Même si cela justifie pleinement la mobilisation de masse pour jeter à la poubelle le projet Macron. Ce n’est pas l’essentiel de ce projet. L’essentiel réside dans un renversement complet du calcul des pensions. Le système actuel se caractérise par des prestations garanties, même si celles-ci sont en moyenne largement insuffisantes pour bien vivre. Cela veut dire qu’après un nombre de trimestres et un âge donnés, vous avez droit à une pension en fonction de vos salaires et d’un plafond, c’est-à-dire une continuité du salaire.
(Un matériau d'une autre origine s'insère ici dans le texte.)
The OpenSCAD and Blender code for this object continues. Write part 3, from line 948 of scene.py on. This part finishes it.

Avec le régime « à points » c’est l’inverse, c’est un système à cotisations garanties fixées à 28,12%. Le budget retraite est tributaire d’un certain nombre de facteurs. Le chômage massif qui ne s’améliorera pas avec la généralisation du numérique ; libre aux naïfs de croire à la fable schumpétérienne de la destruction-création. La stagnation des salaires. L’augmentation du nombre de retraités et de retraitées. Le résultat est limpide. Étant donné que le régime devra respecter la règle d’or de l’équilibre budgétaire, la baisse des recettes entrainera une baisse proportionnelle des dépenses. Personne ne peut le contester ! La variable d’ajustement sera la valeur du point au moment du départ à la retraite. Si la situation objective et chiffrée, suite à un rapport dont seul le Conseil d’orientation des retraites a le secret, l’exige la valeur du point baissera automatiquement. Elle sera décidée par les « partenaires sociaux » ou à défaut imposée par l’État, comme vient de l’illustrer la récente contre-réforme de l’indemnisation des chômeurs et des chômeuses.
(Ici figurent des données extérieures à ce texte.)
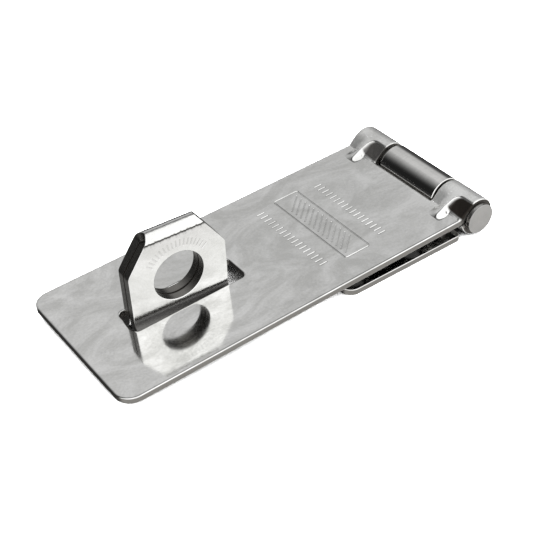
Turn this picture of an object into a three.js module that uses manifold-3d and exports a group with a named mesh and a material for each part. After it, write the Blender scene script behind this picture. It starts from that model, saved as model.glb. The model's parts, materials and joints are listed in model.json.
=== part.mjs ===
// Hasp and staple for a door, gate or chest, shown closed on its mounting surface.
//
// Four steel pieces: a fixed leaf that screws down, a slotted flap that turns on it, the hinge pin
// that is riveted through both, and a staple of folded strip that stands up through the flap's slot.
//
// Layout frame, in millimetres: the hinge axis runs along Y over x = 0, the mounting surface is
// z = 0, y = 0 is the middle of the plates, and the flap reaches towards -X.

import * as THREE from 'three';
import { mergeVertices } from 'three/addons/utils/BufferGeometryUtils.js';
import Module from 'manifold-3d';

const wasm = await Module();
wasm.setup();

// Whole hasp
const OVERALL_LENGTH = 115;
const PLATE_WIDTH = 46.8;
const BARREL_RADIUS = 5.33;
const KNUCKLE_OPENING = 23.6; // between the flap's two knuckles
const MIDDLE_KNUCKLE_WIDTH = 21.5;
const MIDDLE_KNUCKLE_SHIFT = -0.35; // the leaf's knuckle sits nearer the pin's head

// Flap
const FLAP_THICKNESS = 1.75;
const FLAP_RISE = 1.68; // top of the flap over the hinge axis
const FLAP_DROOP = THREE.MathUtils.degToRad(1.6); // closed, its free end rests low on the staple's feet
const FLAP_CORNER_RADIUS = 4.5;
const FLAP_OPENING_END = 5.87; // end of the opening for the leaf's knuckle, behind the hinge axis
const RISE_SLOPE = THREE.MathUtils.degToRad(46); // of the flap where it rises to its knuckles
const RISE_FILLET = 0.5;
const FLAP_ROLL_END = THREE.MathUtils.degToRad(-170);
const SLOT_FREE_END = 95.15; // the slot's two ends, behind the hinge axis
const SLOT_HINGE_END = 62;
const SLOT_WIDTH = 8.9;
const SLOT_CORNER_RADIUS = 1.5;

// Stiffening bead, pressed up across the rise to each outer knuckle
const BEAD_FROM_EDGE = 5.8;
const BEAD_START = 10.7; // its pointed end on the plate, behind the hinge axis
const BEAD_RADIUS = 3.4;

// Fixed leaf
const LEAF_THICKNESS = 1.9;
const LEAF_FREE_END = 43.9; // behind the hinge axis
const LEAF_HINGE_END = 5.45;
const LEAF_CORNER_RADIUS = 3.2;
const LEAF_SHOULDER_RADIUS = 1.4;
const LEAF_ROLL_END = THREE.MathUtils.degToRad(216);
const LEAF_SCREW_X = [-35, -14.5];
const LEAF_SCREW_Y = 14;

// Hinge pin
const PIN_RADIUS = 3.1;
const PIN_HEAD_RADIUS = 4.28;
const PIN_HEAD_PROUD = 1.5;
const PIN_RIVET_RADIUS = 3.9;
const PIN_RIVET_PROUD = 0.9;
const PIN_EDGE = 0.3; // chamfer of the head, and the play between each end and its knuckle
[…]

La bataille en cours contre le projet rétrograde de Macron n’est pas seulement une défense des acquis sociaux déjà bien mis à mal dans les décennies passées, ni un marchandage sur tel ou tel aspect dit technique : c’est une bataille pour définir les contours d’une société libérée du capital qui ne peut se développer « qu’en épuisant en même temps les deux sources d’où jaillit toute richesse : la terre et le travailleur » [2].